Today the seller said they might be a renter involved. At no time was I told a property management company has a rental contract on it for 6 months and it’s not disclosed in the sales contract.

Asked on July 26, 2015 under Real Estate Law, Florida

Answers:

SJZ, Member, New York Bar / FreeAdvice Contributing Attorney

Answered 6 years ago | Contributor

When a home is sold, the buyer acquires it subject to any leases--the leases go with the home. You would not need to renew the lease after it expires, but if there is a written lease, you would be stuck with the tenant until the expiration...and possibly longer, inasmuch as if the tenant does not voluntarily leave at that time, you would have to bring an eviction action in court, which will take at least several weeks, to get the tenant out.

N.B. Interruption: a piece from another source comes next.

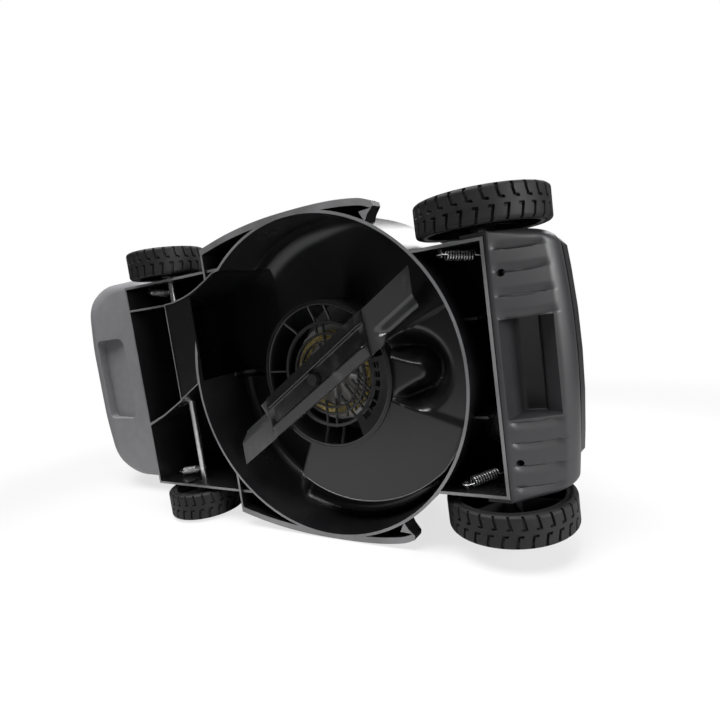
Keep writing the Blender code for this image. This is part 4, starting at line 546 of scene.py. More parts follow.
def loft(name, rings):
    """Skins a list of rings that have the same number of points, and closes both ends."""
    count = len(rings[0])
    verts = [p for loop in rings for p in loop]
    faces = [list(range(count)), list(range(len(verts) - count, len(verts)))]
    for i in range(len(rings) - 1):
        low, high = i * count, (i + 1) * count
        faces += [[low + k, low + (k + 1) % count, high + (k + 1) % count, high + k] for k in range(count)]
    return piece(name, verts, faces)


def wire(name, points, radius, sides=10):
    """Round bar along points, as a mesh with closed ends."""
    points = [Vector(p) for p in points]
    ahead = (points[1] - points[0]).normalized()
    across = ahead.orthogonal().normalized()
    rings = []
    for i, point in enumerate(points):
        before = points[max(0, i - 1)]
        after = points[min(len(points) - 1, i + 1)]
        now = (after - before).normalized()
        across = (across - now * across.dot(now)).normalized()
        up = now.cross(across)
        turns = [math.tau * k / sides for k in range(sides)]
        rings.append([point + (across * math.cos(a) + up * math.sin(a)) * radius for a in turns])
    return loft(name, rings)


def smoothstep(low, high, value):
    """0 below low, 1 above high, and smooth between."""
    t = min(1.0, max(0.0, (value - low) / (high - low)))
    return t * t * (3.0 - 2.0 * t)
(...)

Failing to disclose the existence of a renter would be fraud, since this is a material (or critical) fact affecting whether one would choose to buy this property or not, and there is no credible way the seller would not have known of the tenant (i.e. this was a knowing or deliberate misrepresentation). Fraud would allow you to void, or undo, the contract--you get your deposit back (if you've paid any) and the deal is over. Alternately, you may be able sue get money compensation, such as money to pay for the cost of eviction and for you not being able to live in or otherwise use the condo for a number months.

There are a number of reasons why looking to void the contract and get out of the deal is likely the better option:

1) As a landlord-tenant attorney, my experience is that if you are unlucky enough to end up with a bad tenant, he or she can make the process of evicting him or her expensive and slow, and do a lot of damage to the property in the meantime. You don't know if you have a bad tenant--you don't know anything about the tenant. He or she could be a good tenant and good person, or could be the sort of nightmare tenant that lawyers tell stories about for years, or anything in between. Not knowing, you may not wish to take the chance that this will be one of the bad ones.

2) You don't know anything about the tenancy yet--e.g. what if it's for another year, not 6 months? What if the lease gives the tenant the right to renew? Etc. There are too many variables to be comfortable going into this situation.

3) A seller who woud lie about a tenant will lie about other things. There may be other significant problems of which you are unaware.